The reason why she felt Schrader deserved to stay on the ticket is not what you would expect. “My dad served over in Tikrit, Iraq, when they earned the right to vote over there,” she says. “The mainstream media showed Iraqi citizens with the purple finger — indicating they had voted. What they didn’t show, that my dad and brother in law and other members of the military shared with me, was that the politicians over there were given bodyguards, security details because their lives were threatened, that several Iraqi citizens lost their purple fingers for executing their right to vote.”

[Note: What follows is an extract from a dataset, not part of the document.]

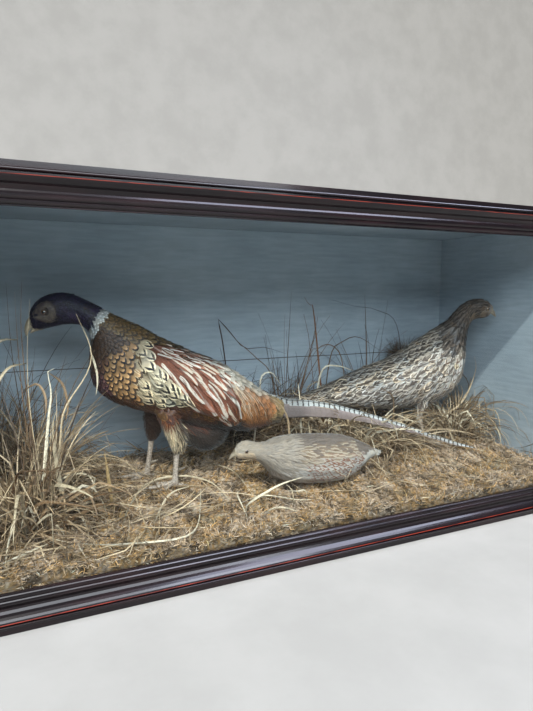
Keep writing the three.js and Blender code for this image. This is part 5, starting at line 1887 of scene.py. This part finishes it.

“And so people in other places around the world are willing to die for the right to run for office, or willing to die for the right to vote, and here in the U.S., here locally in Fort Wayne, we just totally pissed on that. Tommy Schrader, whether you liked him, or didn’t like him, the fact remains that 2,300 people voted for him. I’m sorry, but after you have 2,300 people voting for you, after the primary, our system, our electoral system is set up so once you make it through the primary for each side, that’s it.” Burgess says there was time to take Schrader aside and talk to him about running, and whether or not it was the right thing to do, but apparently, no one did. And that’s what made Burgess upset. “It wasn’t about Schrader at all. It was about restoring the integrity to the electoral process.”